Dáil debates

Wednesday, 22 April 2015

Legal Services Regulation Bill 2011: Report Stage (Resumed) and Final Stage

 

2:50 pm

Photo of Frances FitzgeraldFrances Fitzgerald (Dublin Mid West, Fine Gael) | Oireachtas source

I will first turn to amendment No. 53a, as proposed by Deputy Murphy. This Bill does not discriminate against any type of barrister but recognises them all, including for levy purposes. I think the amendment is based on a misunderstanding of that. This amendment totally replaces section 79 of the Bill with a new text. From what I can see, the main thrust of the proposed replacement of the section is to disapply the levy being imposed to fund the new regulatory regime from non-Law Library barristers. While this could be a workable approach to take where all barristers, regardless of the business model through which they operate, would also be members of the Law Library, the reality could turn out to be different. Consequently, the approach we must take under the Bill for current purposes is to have the regulatory capacity to encapsulate a variety of models of legal practice. I am not, therefore, in a position to agree to the total replacement of section 79 in the manner proposed under amendment No. 53a.

Government amendment No. 56ahas been well flagged on Committee Stage. It is being tabled to set right an error in section 79(7), which is in Part 7 of the Bill and which provides, inter alia, for the imposition of a levy on solicitors and barristers. The policy intention is that those who intend to practise as solicitors and barristers in the State and will be regulated under the new legal services regulatory authority will be subject to a levy which will cover the cost of that regulatory regime. Clearly, only those solicitors or barristers who are actually practising the law should have to pay the levy. However, it has been drawn to my attention that section 79(7) currently provides that any solicitor whose name is on the “roll of solicitors”, whether practicing or not, would be subject to the levy. That is corrected by this amendment.

Amendment No. 59ais a further clarification that "practising solicitors" are those solicitors who hold a "practising certificate" in the financial year to which the expenses that are to be recouped under the levy relate. These are non-controversial amendments. They clarify an error in the earlier version of the Bill.

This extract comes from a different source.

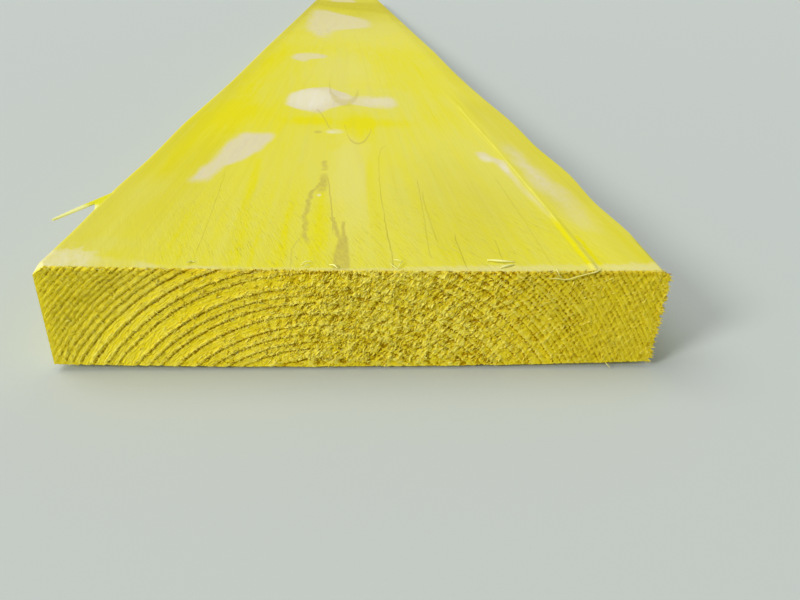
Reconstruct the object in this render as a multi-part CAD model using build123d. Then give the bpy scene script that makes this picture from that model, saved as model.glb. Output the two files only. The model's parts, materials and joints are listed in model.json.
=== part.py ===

Under amendment No. 59b, it is proposed by Deputy Collins that the provisions found in section 80 of the Bill enabling the new regulatory authority to recover outstanding levy payments from non-Law Library barristers be deleted. Again, while I can see this is intended to remove reference to this discrete category of barrister from the Bill, it would, for reasons I have just outlined in relation to the earlier amendment, defeat the working approach of the Bill were we to omit non-Law Library barristers from the enforcement of the levy. This is about making sure that everybody has to pay that levy.

Regarding amendment No. 60, as Members will recall, Part 7 of the Bill deals with the raising of a regulatory levy on the legal professions in support of the operation of the new legal services and legal costs regulatory regimes. It provides that the Law Society will be responsible for paying to the authority the levy amount on behalf of all practising solicitors; the Bar Council will be responsible for paying the levy on behalf of its members who practise in the Law Library; and those barristers who are not members of the Law Library will be individually responsible for paying the levy directly to the authority. Section 80 of the Bill provides for the recoverability of the regulatory levy from the different categories of legal practitioner concerned. Amendment No. 60 proposes the relevant recoverability provision found in subsection 5 of section 80 in relation to the Bar Council should be deleted. However, because of the possibility that in the future non-Law Library barristers will not be taken under the wing of the Bar Council, it has been necessary in the Bill to distinguish for levy purposes between that category of practising barrister and those who do not fall within the Bar Council's preferred membership. It remains essential, therefore, to differentiate in the recovery provisions of the Bill relating to the levy between Law Library and non-Law Library barristers and I cannot, therefore, accept the deletion of that subsection. I ask that the amendment be withdrawn.

I confirm that other concerns have been raised with me regarding the modalities of application of the levy on the legal professions in the Bill. I am giving those matters ongoing consideration and, if necessary, will introduce amendments relating to that at a future date.